Re: Inheritance and Container Classes and use/require
by theorbtwo (Prior) on Jan 03, 2002 at 01:56 UTC

    Well, multiple use and require aren't a problem... from perldoc -f require: "Note that the file will not be included twice under the same specified name. " So long as you use the same name, it isn't a problem. (Using different names would probably only come up with symlinks and suchlike.) Also, in general, evaling code that's mostly sub definitions isn't normaly a problem.

    If you want to have the effect of "use Foo;" at runtime, use "require Foo; Foo::import;", as perldoc -f use says.

    Thanks,
    James Mastros,
    Just Another Perl Scribe

      But importing at runtime is likely to be useless. The require should suffice. And OO modules shouldn't be exporting anything anyway!

      -- Randal L. Schwartz, Perl hacker

Re: Inheritance and Container Classes and use/require
by dragonchild (Archbishop) on Jan 03, 2002 at 02:01 UTC
    Hrmmm ... run-time compilation. *grins*

    My favorite answer would be to encapsulate this into some sort of Factory, pass the factory the value, and have it create the instance of the correct class.

    Of course, this is just punting the answer off to some factory class. How do you do it in the factory??

    if ($value eq 'A') { eval "use Blah::First"; } elsif ($value eq 'B') { eval "use Blah::Second"; } else { eval "use Blah::Default"; }
    Another, more extensible, possibility would be to do something like:
    my $basedir = "/some/base/dir/for/perl/Blah"; require "$basedir/$value"; # or --- eval "use Blah::$value";
    Now, require doesn't do an import() the way use does. Thus, if you have an import() anywhere in your hierarchy (typically if you use Exporter), then you have to make that function call yourself, maybe like "Blah::$value"->import(). That should work, but it is untested.

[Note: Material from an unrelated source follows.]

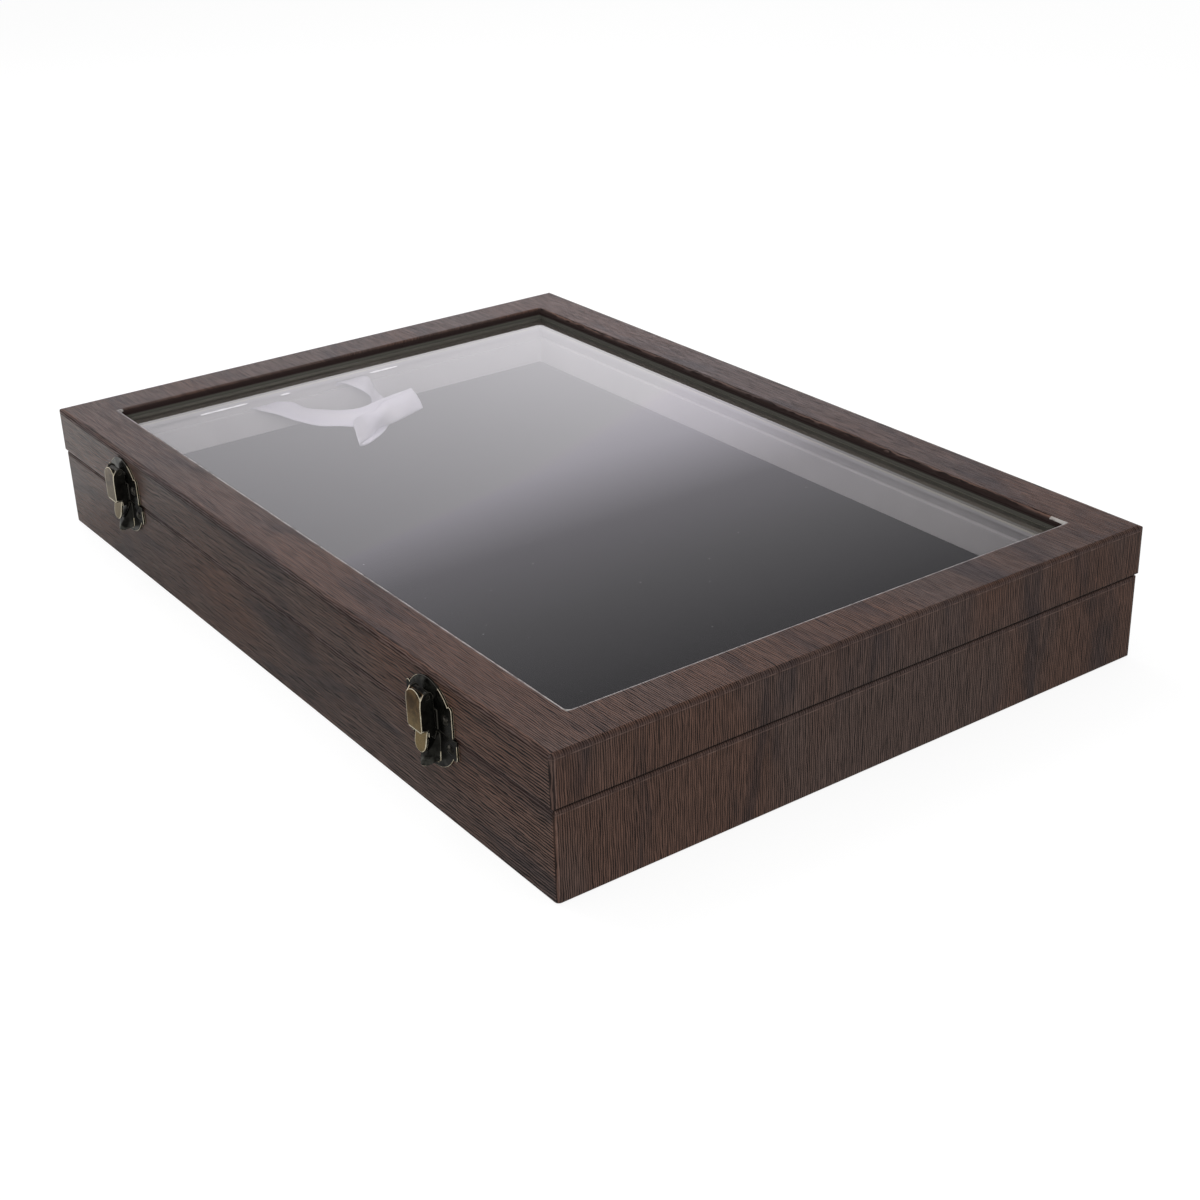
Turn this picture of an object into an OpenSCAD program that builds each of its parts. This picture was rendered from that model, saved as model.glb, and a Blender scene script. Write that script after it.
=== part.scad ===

    I would recommend the first alternative, unless you feel really wild and free. The second is a little less secure and you have less control over it.

    Update: Changed to use eval, as per merlyn's comment.

    ------
    We are the carpenters and bricklayers of the Information Age.

    Don't go borrowing trouble. For programmers, this means Worry only about what you need to implement.

      That's not a conditional "use". Those "use" are all executed at compile time, and you've ended up with an if/elsif ladder that does nothing at runtime!